Au même moment, un autre machiniste bien connu du monde de la techno démarrait son attraction : Laurent Garnier. Ce digger hors pair a délivré une performance de trois heures, accompagné par une amie de longue date à la VJ, Fanny Bouyagui. Lui, prend ses aises et emporte la foule en distillant des mixtures allant du corsé au doux, en passant par l’amer. Elle, vjing en cheffe du festival, montre un enchaînement d’oeuvres pop et mystiques. Des panneaux remplis d’informations visuelles poignantes et en transition perpétuelle. Dans le même temps, la marraine du festival s’apprêtait à faire vibrer la Condition Publique. De 2h15 à 4h15, Ellen Allien jouait avec le public, alternant techno minimale et brute avec quelques envolées mélodiques pour faire vibrer les corps jusque dans l’espace.

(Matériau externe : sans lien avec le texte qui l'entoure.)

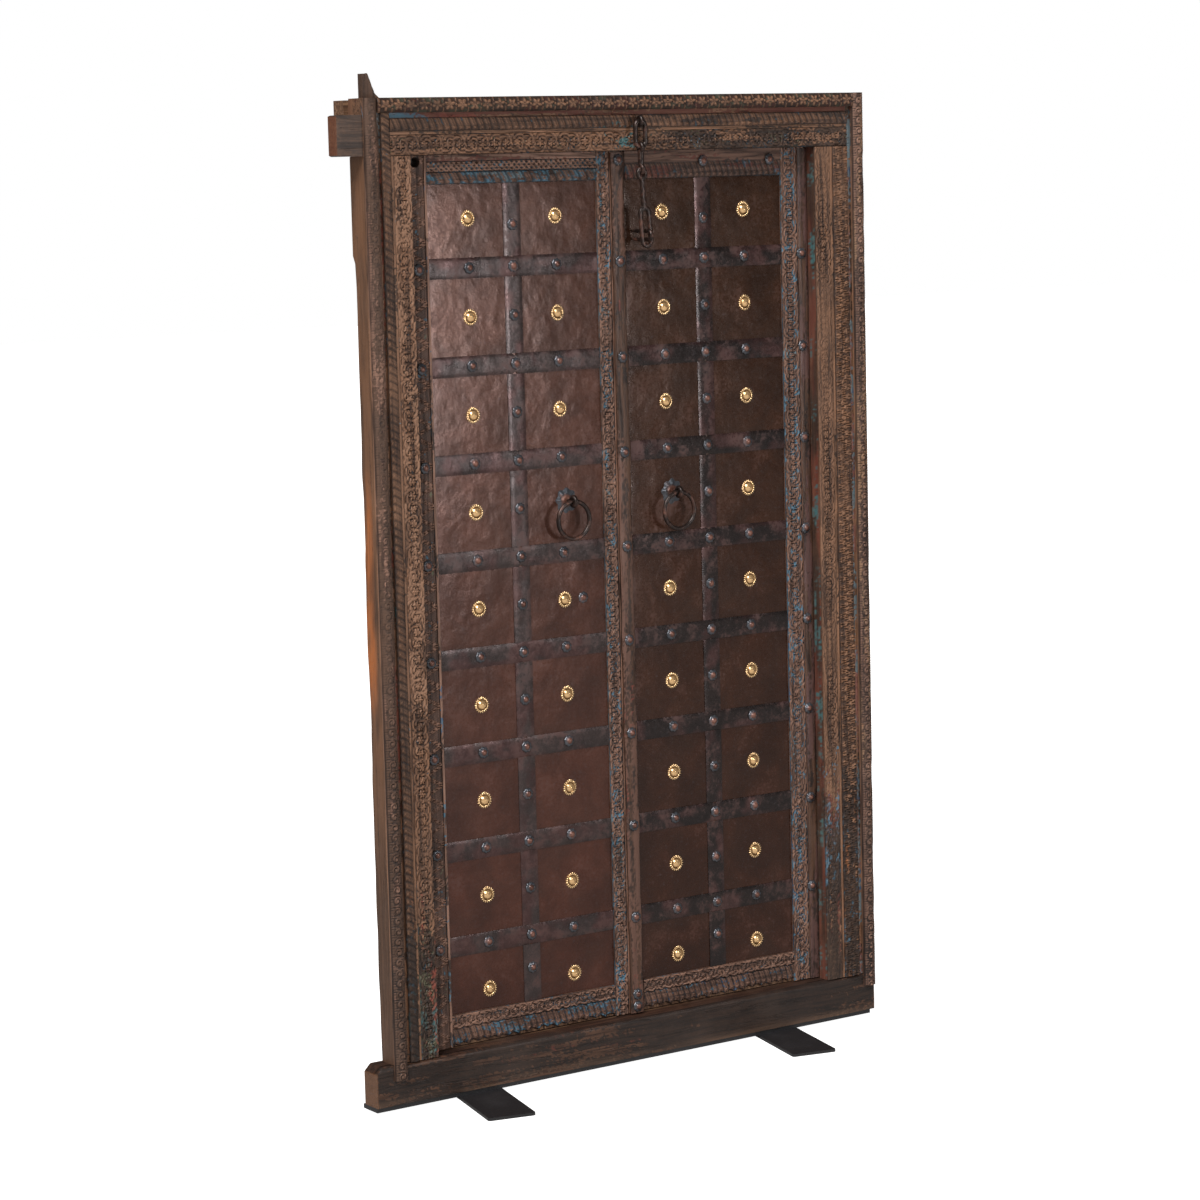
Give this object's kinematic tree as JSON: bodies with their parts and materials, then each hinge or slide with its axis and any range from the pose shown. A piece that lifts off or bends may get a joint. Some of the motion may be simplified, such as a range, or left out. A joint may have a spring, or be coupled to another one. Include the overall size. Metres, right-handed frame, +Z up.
{
  "type": "carved double-leaf door with frame",
  "caption": "Carved timber frame on a flat iron stand, with two iron-clad leaves on wooden pintles, ring pulls and a hanging chain hasp.",
  "frame": {"origin": "on the floor, under the middle of the overall width (left horn included) and the middle of the sill's depth", "axes": "+X across the door to the viewer's right, +Y from the carved front to the back, +Z up"},
  "size_m": [1.281, 0.4294, 2.051],
  "materials": {
    "black_iron": "matt black",
    "carved_timber": "old dark carving with blue paint remains",
    "frame_timber": "old dark timber, worn to bare wood at edges",
    "worn_timber": "smooth worn timber",
    "plain_timber": "plain sawn timber",
    "iron_sheet": "brown patina, satin",
    "iron_strap": "dark patina, satin",
    "forged_iron": "rusted, forged",
    "brass": "bright, slightly dulled in the hollows"
  },
  "bodies": {
    "frame": {"base_strip": "black_iron", "base_screws": "black_iron", "left_foot": "black_iron", "right_foot": "black_iron", "sill": "worn_timber", "pivot_sill": "plain_timber", "left_jamb": "frame_timber", "right_jamb": "frame_timber", "head_beam": "frame_timber", "pivot_beam": "plain_timber", "left_moulding": "carved_timber", "right_moulding": "carved_timber", "head_moulding": "carved_timber", "frame_pegs": "plain_timber", "chain_staple": "forged_iron"},
    "left_leaf": {"left_hinge_stile": "carved_timber", "left_planks": "plain_timber", "left_meeting_stile": "carved_timber", "left_cover_strip": "worn_timber", "left_top_rail": "carved_timber", "left_foot_rail": "carved_timber", "left_sheets": "iron_sheet", "left_upright_straps": "iron_strap", "left_cross_straps": "iron_strap", "left_strap_studs": "forged_iron", "left_edge_studs": "forged_iron", "left_florets": "brass", "left_ledges": "plain_timber", "left_ring_plate": "forged_iron", "left_ring_eye": "forged_iron"},
    "left_pull": {"left_ring": "forged_iron"},
    "right_leaf": {"right_hinge_stile": "carved_timber", "right_planks": "plain_timber", "right_edge_strip": "worn_timber", "right_top_rail": "carved_timber", "right_foot_rail": "carved_timber", "right_sheets": "iron_sheet", "right_upright_straps": "iron_strap", "right_cross_straps": "iron_strap", "right_strap_studs": "forged_iron", "right_edge_studs": "forged_iron", "right_florets": "brass", "right_ledges": "plain_timber", "right_ring_plate": "forged_iron", "right_ring_eye": "forged_iron", "hasp_staple": "forged_iron"},
    "right_pull": {"right_ring": "forged_iron"},
    "loop": {"chain_loop": "forged_iron"},
    "twist": {"chain_twist": "forged_iron"},
    "hasp": {"chain_hasp": "forged_iron"}
  },
  "joints": [
    {"name": "left_leaf_swing", "type": "hinge", "parent": "frame", "child": "left_leaf", "pos_m": [-0.4695, 0.031, 1], "axis": [0, 0, 1], "range_deg": [0, 100]},
    {"name": "right_leaf_swing", "type": "hinge", "parent": "frame", "child": "right_leaf", "pos_m": [0.5075, 0.031, 1], "axis": [0, 0, -1], "range_deg": [0, 100]},
    {"name": "left_ring_swing", "type": "hinge", "parent": "left_leaf", "child": "left_pull", "pos_m": [-0.1115, -0.0135, 1.18771], "axis": [-1, 0, 0], "range_deg": [-13, 150]},
    {"name": "right_ring_swing", "type": "hinge", "parent": "right_leaf", "child": "right_pull", "pos_m": [0.1525, -0.0135, 1.18771], "axis": [-1, 0, 0], "range_deg": [-13, 150]},
    {"name": "loop_swing", "type": "hinge", "parent": "frame", "child": "loop", "pos_m": [0.0565, -0.04, 1.95], "axis": [-1, 0, 0], "range_deg": [-2, 80]},
    {"name": "twist_swing", "type": "hinge", "parent": "loop", "child": "twist", "pos_m": [0.0565, -0.04, 1.897], "axis": [-1, 0, 0], "range_deg": [-2, 50]},
    {"name": "hasp_swing", "type": "hinge", "parent": "twist", "child": "hasp", "pos_m": [0.0565, -0.04, 1.853], "axis": [-1, 0, 0], "range_deg": [-4, 50]}
  ]
}
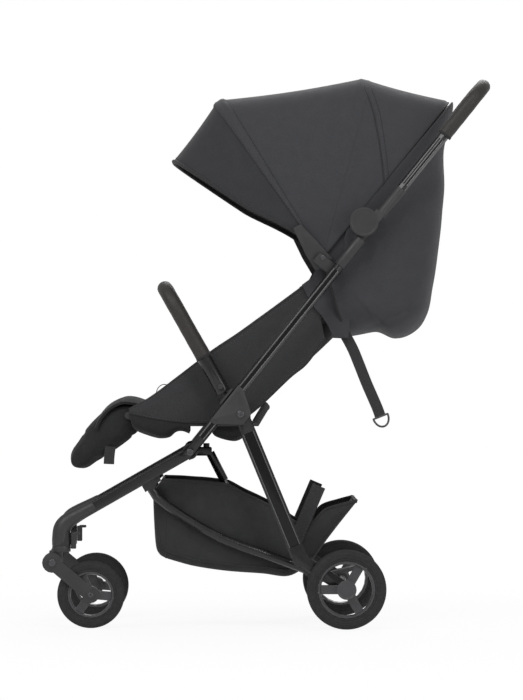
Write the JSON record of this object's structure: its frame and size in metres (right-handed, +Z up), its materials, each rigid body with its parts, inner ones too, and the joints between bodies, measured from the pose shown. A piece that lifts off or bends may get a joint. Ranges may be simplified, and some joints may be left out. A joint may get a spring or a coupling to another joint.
{
  "type": "stroller",
  "caption": "Compact black travel stroller: folding tube frame, reclining padded seat, arched hood, bumper bar, under-seat basket, swivel front and larger rear wheels.",
  "frame": {"origin": "middle of the footprint box, on the ground", "axes": "+Z up, the front faces -Y, +X is the stroller's own left side"},
  "size_m": [0.5014, 0.8476, 1.0461],
  "materials": {
    "frame_metal": "painted satin black",
    "black_plastic": "fine grained, satin",
    "bolt_metal": "blackened",
    "tyre_rubber": "matt foam rubber",
    "rim_plastic": "satin dark grey",
    "grip_foam": "stitched leather-look sleeve",
    "hood_fabric": "fine woven charcoal",
    "seat_fabric": "woven black melange",
    "webbing": "ribbed webbing"
  },
  "bodies": {
    "frame": {"main_tube_left": "frame_metal", "main_tube_right": "frame_metal", "lower_cross_tube": "frame_metal", "seat_cross_tube": "frame_metal", "leg_bracket_left": "black_plastic", "leg_bracket_right": "black_plastic", "lower_hub_left": "black_plastic", "lower_hub_right": "black_plastic", "hood_rear_bow": "black_plastic", "hood_rear_cloth": "hood_fabric", "back_panel": "hood_fabric", "bumper_mount_left": "black_plastic", "bumper_mount_right": "black_plastic", "seat_board": "black_plastic", "seat_cushion": "seat_fabric", "side_wing_left": "seat_fabric", "side_wing_right": "seat_fabric", "harness_buckle": "black_plastic", "fold_strut": "frame_metal"},
    "handle": {"upper_hub_left": "black_plastic", "upper_hub_right": "black_plastic", "handle_tube": "frame_metal", "handle_grip": "grip_foam"},
    "rear_legs": {"rear_leg_left": "frame_metal", "rear_leg_right": "frame_metal", "rear_axle_tube": "frame_metal"},
    "brake": {"brake_pedal": "black_plastic"},
    "rear_wheel_left": {"rear_tyre_left": "tyre_rubber", "rear_rim_left": "rim_plastic"},
    "rear_wheel_right": {"rear_tyre_right": "tyre_rubber", "rear_rim_right": "rim_plastic"},
    "front_legs": {"front_leg_left": "frame_metal", "front_leg_right": "frame_metal"},
    "caster_left": {"caster_left": "black_plastic"},
    "caster_right": {"caster_right": "black_plastic"},
    "fork_left": {"front_fork_left": "black_plastic"},
    "fork_right": {"front_fork_right": "black_plastic"},
    "front_wheel_left": {"front_tyre_left": "tyre_rubber", "front_rim_left": "rim_plastic"},
    "front_wheel_right": {"front_tyre_right": "tyre_rubber", "front_rim_right": "rim_plastic"},
    "lock_left": {"swivel_lock_left": "black_plastic"},
    "lock_right": {"swivel_lock_right": "black_plastic"},
    "lower_rails": {"lower_rail_left": "frame_metal", "lower_rail_right": "frame_metal", "basket": "seat_fabric"},
    "strut_rod": {"strut_rod": "bolt_metal"},
    "fold_knob": {"release_knob": "black_plastic"},
    "backrest": {"backrest": "seat_fabric", "shoulder_straps": "webbing", "recline_strap": "webbing"},
    "footrest": {"footrest": "seat_fabric"},
    "hood_mid": {"hood_mid_bow": "black_plastic"},
    "hood_front": {"hood_front_bow": "black_plastic", "hood_front_cloth": "hood_fabric"},
    "bumper": {"bumper_bar": "frame_metal", "bumper_sleeve": "grip_foam"},
    "bumper_button_left": {"bumper_button_left": "bolt_metal"},
    "bumper_button_right": {"bumper_button_right": "bolt_metal"},
    "buckle_button": {"buckle_button": "bolt_metal"}
  },
  "joints": [
    {"name": "handle_fold", "type": "hinge", "parent": "frame", "child": "handle", "pos_m": [0, 0.18368, 0.76662], "axis": [1, 0, 0], "range_deg": [0, 160], "deforming": ["hood_front_bow", "hood_front_cloth"]},
    {"name": "frame_fold", "type": "hinge", "parent": "frame", "child": "rear_legs", "pos_m": [0, -0.04891, 0.40475], "axis": [1, 0, 0], "range_deg": [0, 88], "deforming": ["basket", "recline_strap", "back_panel"]},
    {"name": "front_leg_fold", "type": "hinge", "parent": "frame", "child": "front_legs", "pos_m": [0, -0.1442, 0.333], "axis": [1, 0, 0], "range_deg": [0, 150]},
    {"name": "rail_fold", "type": "hinge", "parent": "rear_legs", "child": "lower_rails", "pos_m": [0, 0.0822, 0.1066], "axis": [1, 0, 0], "range_deg": [-28, 0]},
    {"name": "strut_slide", "type": "slide", "parent": "frame", "child": "strut_rod", "axis": [0, 0.454, -0.891], "range_m": [0, 0.031]},
    {"name": "knob_press", "type": "slide", "parent": "frame", "child": "fold_knob", "axis": [0, 0, -1], "range_m": [0, 0.004], "stiffness_N_per_m": 300, "springref_m": -0.001},
    {"name": "brake_press", "type": "hinge", "parent": "rear_legs", "child": "brake", "pos_m": [0, 0.115, 0.097], "axis": [-1, 0, 0], "range_deg": [0, 20]},
    {"name": "rear_spin_left", "type": "hinge", "parent": "rear_legs", "child": "rear_wheel_left", "pos_m": [0.2362, 0.1504, 0.075], "axis": [1, 0, 0], "continuous": true},
    {"name": "rear_spin_right", "type": "hinge", "parent": "rear_legs", "child": "rear_wheel_right", "pos_m": [-0.2362, 0.1504, 0.075], "axis": [1, 0, 0], "continuous": true},
    {"name": "swivel_left", "type": "hinge", "parent": "front_legs", "child": "caster_left", "pos_m": [0.184, -0.3873, 0.155], "axis": [0, 0, 1], "continuous": true},
    {"name": "swivel_right", "type": "hinge", "parent": "front_legs", "child": "caster_right", "pos_m": [-0.184, -0.3873, 0.155], "axis": [0, 0, 1], "continuous": true},
    {"name": "lock_press_left", "type": "slide", "parent": "front_legs", "child": "lock_left", "axis": [0, 0, -1], "range_m": [0, 0.003]},
    {"name": "lock_press_right", "type": "slide", "parent": "front_legs", "child": "lock_right", "axis": [0, 0, -1], "range_m": [0, 0.003]},
    {"name": "spring_left", "type": "hinge", "parent": "caster_left", "child": "fork_left", "pos_m": [0.184, -0.4043, 0.124], "axis": [1, 0, 0], "range_deg": [0, 8], "stiffness_Nm_per_rad": 40, "springref_deg": -3.44},
    {"name": "spring_right", "type": "hinge", "parent": "caster_right", "child": "fork_right", "pos_m": [-0.184, -0.4043, 0.124], "axis": [1, 0, 0], "range_deg": [0, 8], "stiffness_Nm_per_rad": 40, "springref_deg": -3.44},
    {"name": "front_spin_left", "type": "hinge", "parent": "fork_left", "child": "front_wheel_left", "pos_m": [0.184, -0.3317, 0.0635], "axis": [1, 0, 0], "continuous": true},
    {"name": "front_spin_right", "type": "hinge", "parent": "fork_right", "child": "front_wheel_right", "pos_m": [-0.184, -0.3317, 0.0635], "axis": [1, 0, 0], "continuous": true},
    {"name": "recline", "type": "hinge", "parent": "frame", "child": "backrest", "pos_m": [0, 0, 0.41715], "axis": [1, 0, 0], "range_deg": [-30, 10], "deforming": ["back_panel", "side_wing_left", "side_wing_right", "recline_strap"]},
    {"name": "footrest_tilt", "type": "hinge", "parent": "frame", "child": "footrest", "pos_m": [0, -0.262, 0.40085], "axis": [-1, 0, 0], "range_deg": [-20, 35]},
    {"name": "hood_fold", "type": "hinge", "parent": "frame", "child": "hood_mid", "pos_m": [0, 0.10646, 0.69947], "axis": [1, 0, 0], "range_deg": [-20, 8], "deforming": ["hood_rear_cloth", "hood_front_cloth"]},
    {"name": "hood_front_fold", "type": "hinge", "parent": "hood_mid", "child": "hood_front", "pos_m": [0, 0.10646, 0.69947], "axis": [1, 0, 0], "range_deg": [-40, 16]},
    {"name": "bumper_pull", "type": "slide", "parent": "frame", "child": "bumper", "axis": [0, -0.4924, 0.8704], "range_m": [0, 0.045]},
    {"name": "bumper_press_left", "type": "slide", "parent": "bumper", "child": "bumper_button_left", "axis": [-1, 0, 0], "range_m": [0, 0.0025], "stiffness_N_per_m": 300, "springref_m": -0.001},
    {"name": "bumper_press_right", "type": "slide", "parent": "bumper", "child": "bumper_button_right", "axis": [1, 0, 0], "range_m": [0, 0.0025], "stiffness_N_per_m": 300, "springref_m": -0.001},
    {"name": "buckle_press", "type": "slide", "parent": "frame", "child": "buckle_button", "axis": [0, 0.9397, -0.342], "range_m": [0, 0.0025], "stiffness_N_per_m": 300, "springref_m": -0.001}
  ],
  "couplings": [
    {"joint": "front_leg_fold", "follows": "frame_fold", "ratio": 1.7},
    {"joint": "rail_fold", "follows": "frame_fold", "ratio": -0.31},
    {"joint": "strut_slide", "follows": "frame_fold", "m_per_rad": 0.0195},
    {"joint": "hood_front_fold", "follows": "hood_fold", "ratio": 2}
  ]
}
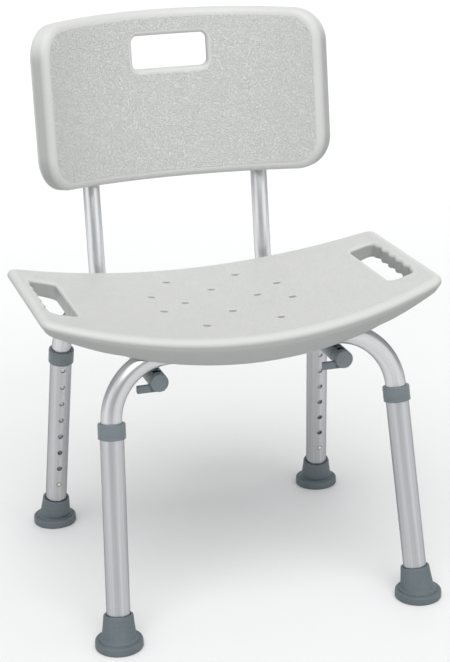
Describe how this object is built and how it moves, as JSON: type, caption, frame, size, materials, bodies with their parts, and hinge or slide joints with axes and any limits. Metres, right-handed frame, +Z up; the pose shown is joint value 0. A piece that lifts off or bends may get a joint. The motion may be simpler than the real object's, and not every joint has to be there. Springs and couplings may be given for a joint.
{
  "type": "shower chair",
  "caption": "Shower chair with a curved drained seat, a removable curved backrest on bent tubes, and height-adjustable splayed legs with rubber feet.",
  "frame": {"origin": "centre of the overall box's base, on the floor", "axes": "+X across the chair, +Y towards the backrest, +Z up"},
  "size_m": [0.502, 0.4604, 0.6925],
  "materials": {
    "shell": "fine moulded texture",
    "leg_alu": "satin anodised",
    "frame_alu": "polished anodised",
    "grey_plastic": "satin",
    "foot_rubber": "matte",
    "button_brass": "worn satin",
    "steel": "zinc plated",
    "spring": "bare spring steel"
  },
  "bodies": {
    "frame": {"seat_shell": "shell", "front_leg_frame": "frame_alu", "rear_leg_frame": "frame_alu", "leg_clip_fl": "grey_plastic", "leg_clip_fr": "grey_plastic", "leg_clip_rl": "grey_plastic", "leg_clip_rr": "grey_plastic", "button_spring_fl": "spring", "button_spring_fr": "spring", "button_spring_rl": "spring", "button_spring_rr": "spring", "lock_housing_left": "grey_plastic", "lock_housing_right": "grey_plastic", "back_guide_left": "grey_plastic", "back_guide_right": "grey_plastic", "clip_screws": "steel", "housing_screws": "steel", "guide_screws": "steel"},
    "backrest": {"back_panel": "shell", "back_tube_left": "frame_alu", "back_tube_right": "frame_alu", "back_tube_cap_left": "grey_plastic", "back_tube_cap_right": "grey_plastic", "panel_screws": "steel"},
    "lever_left": {"lock_lever_left": "grey_plastic"},
    "lever_right": {"lock_lever_right": "grey_plastic"},
    "leg_fl": {"leg_tube_fl": "leg_alu", "leg_collar_fl": "grey_plastic", "foot_tip_fl": "foot_rubber", "foot_washer_fl": "steel"},
    "button_fl": {"snap_button_fl": "button_brass"},
    "leg_fr": {"leg_tube_fr": "leg_alu", "leg_collar_fr": "grey_plastic", "foot_tip_fr": "foot_rubber", "foot_washer_fr": "steel"},
    "button_fr": {"snap_button_fr": "button_brass"},
    "leg_rl": {"leg_tube_rl": "leg_alu", "leg_collar_rl": "grey_plastic", "foot_tip_rl": "foot_rubber", "foot_washer_rl": "steel"},
    "button_rl": {"snap_button_rl": "button_brass"},
    "leg_rr": {"leg_tube_rr": "leg_alu", "leg_collar_rr": "grey_plastic", "foot_tip_rr": "foot_rubber", "foot_washer_rr": "steel"},
    "button_rr": {"snap_button_rr": "button_brass"}
  },
  "joints": [
    {"name": "leg_height_fl", "type": "slide", "parent": "frame", "child": "leg_fl", "axis": [-0.0492, -0.1717, -0.9839], "range_m": [0, 0.1778], "deforming": ["snap_button_fl"]},
    {"name": "button_press_fl", "type": "slide", "parent": "frame", "child": "button_fl", "axis": [0, -0.9851, 0.1719], "range_m": [0, 0.0036], "stiffness_N_per_m": 900, "deforming": ["button_spring_fl"]},
    {"name": "leg_height_fr", "type": "slide", "parent": "frame", "child": "leg_fr", "axis": [0.0492, -0.1717, -0.9839], "range_m": [0, 0.1778], "deforming": ["snap_button_fr"]},
    {"name": "button_press_fr", "type": "slide", "parent": "frame", "child": "button_fr", "axis": [0, -0.9851, 0.1719], "range_m": [0, 0.0036], "stiffness_N_per_m": 900, "deforming": ["button_spring_fr"]},
    {"name": "leg_height_rl", "type": "slide", "parent": "frame", "child": "leg_rl", "axis": [-0.0492, 0.1717, -0.9839], "range_m": [0, 0.1778], "deforming": ["snap_button_rl"]},
    {"name": "button_press_rl", "type": "slide", "parent": "frame", "child": "button_rl", "axis": [0, 0.9851, 0.1719], "range_m": [0, 0.0036], "stiffness_N_per_m": 900, "deforming": ["button_spring_rl"]},
    {"name": "leg_height_rr", "type": "slide", "parent": "frame", "child": "leg_rr", "axis": [0.0492, 0.1717, -0.9839], "range_m": [0, 0.1778], "deforming": ["snap_button_rr"]},
    {"name": "button_press_rr", "type": "slide", "parent": "frame", "child": "button_rr", "axis": [0, 0.9851, 0.1719], "range_m": [0, 0.0036], "stiffness_N_per_m": 900, "deforming": ["button_spring_rr"]},
    {"name": "backrest_pull", "type": "slide", "parent": "frame", "child": "backrest", "axis": [0, 1, 0], "range_m": [0, 0.3]},
    {"name": "lock_lever_left_turn", "type": "hinge", "parent": "frame", "child": "lever_left", "pos_m": [-0.1166, -0.13418, 0.3053], "axis": [0, -1, 0], "range_deg": [0, 90]},
    {"name": "lock_lever_right_turn", "type": "hinge", "parent": "frame", "child": "lever_right", "pos_m": [0.1166, -0.13418, 0.3053], "axis": [0, -1, 0], "range_deg": [0, 90]}
  ]
}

Pour clôturer ce week-end à la programmation exceptionnelle, Jennifer Cardini a fait part de tout son savoir-faire dans la salle 2. Sa manière de mixer, en mélangeant des moments forts de plusieurs morceaux et en créant des aller-retours entre eux, suscitait la curiosité et fuyait la lassitude. Au lieu d’envoyer un morceau toutes les six minutes, elle mixait au moins trois morceaux dans ce laps de temps. Elle a su maintenir la pression avant de la faire retomber très judicieusement, avec « Papua New Guinea » de The Futur Sound of London. La conclusion parfaite avec une batterie qui précède l’uk garage et des samples de voix qui apportent légèreté et douceur. Une sensation qu’on avait presque oubliée… Mais maintenant qu’on la retrouvée, on se languit de ce festival, véritable immersion dans ce qui constitue l’essence de la techno berlinoise.